> [REQUIRED WORK] Repeat exactly, please, the lines that begin at the start of the listing and end at the line holding "SWELL_SHARES = (0.0, 0.5, 0.82, 1.0)".
* Begin SUPPLIED DATA *
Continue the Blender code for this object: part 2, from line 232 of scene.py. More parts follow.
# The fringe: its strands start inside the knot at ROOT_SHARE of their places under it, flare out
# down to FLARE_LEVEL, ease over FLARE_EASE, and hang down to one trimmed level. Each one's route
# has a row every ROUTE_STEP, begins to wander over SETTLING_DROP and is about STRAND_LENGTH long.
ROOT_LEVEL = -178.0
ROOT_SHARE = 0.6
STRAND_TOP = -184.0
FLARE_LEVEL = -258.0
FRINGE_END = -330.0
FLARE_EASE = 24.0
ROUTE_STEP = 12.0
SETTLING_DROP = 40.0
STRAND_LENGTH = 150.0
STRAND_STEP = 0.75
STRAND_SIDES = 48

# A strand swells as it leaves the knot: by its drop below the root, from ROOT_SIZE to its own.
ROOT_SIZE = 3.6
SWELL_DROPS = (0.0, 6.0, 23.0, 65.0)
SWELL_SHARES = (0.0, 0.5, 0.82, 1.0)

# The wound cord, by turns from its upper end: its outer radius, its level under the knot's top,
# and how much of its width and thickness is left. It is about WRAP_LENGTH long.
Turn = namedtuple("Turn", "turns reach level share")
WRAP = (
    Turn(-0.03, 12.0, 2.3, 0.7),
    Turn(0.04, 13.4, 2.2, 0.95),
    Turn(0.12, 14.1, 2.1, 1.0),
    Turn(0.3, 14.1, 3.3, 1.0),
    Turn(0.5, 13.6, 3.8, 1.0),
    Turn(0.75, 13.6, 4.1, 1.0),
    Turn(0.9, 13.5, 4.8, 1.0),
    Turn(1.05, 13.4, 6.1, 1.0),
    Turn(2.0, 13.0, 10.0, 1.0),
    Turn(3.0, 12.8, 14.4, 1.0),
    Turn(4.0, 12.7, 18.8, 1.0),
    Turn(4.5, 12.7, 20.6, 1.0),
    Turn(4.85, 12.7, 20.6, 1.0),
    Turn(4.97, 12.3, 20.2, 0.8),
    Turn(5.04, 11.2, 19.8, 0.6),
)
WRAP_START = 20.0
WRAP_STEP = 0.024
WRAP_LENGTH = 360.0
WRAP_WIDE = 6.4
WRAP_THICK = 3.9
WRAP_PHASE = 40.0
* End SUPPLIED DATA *
> [ANSWER TO THIS TASK]
Continue the Blender code for this object: part 2, from line 232 of scene.py. More parts follow.
# The fringe: its strands start inside the knot at ROOT_SHARE of their places under it, flare out
# down to FLARE_LEVEL, ease over FLARE_EASE, and hang down to one trimmed level. Each one's route
# has a row every ROUTE_STEP, begins to wander over SETTLING_DROP and is about STRAND_LENGTH long.
ROOT_LEVEL = -178.0
ROOT_SHARE = 0.6
STRAND_TOP = -184.0
FLARE_LEVEL = -258.0
FRINGE_END = -330.0
FLARE_EASE = 24.0
ROUTE_STEP = 12.0
SETTLING_DROP = 40.0
STRAND_LENGTH = 150.0
STRAND_STEP = 0.75
STRAND_SIDES = 48

# A strand swells as it leaves the knot: by its drop below the root, from ROOT_SIZE to its own.
ROOT_SIZE = 3.6
SWELL_DROPS = (0.0, 6.0, 23.0, 65.0)
SWELL_SHARES = (0.0, 0.5, 0.82, 1.0)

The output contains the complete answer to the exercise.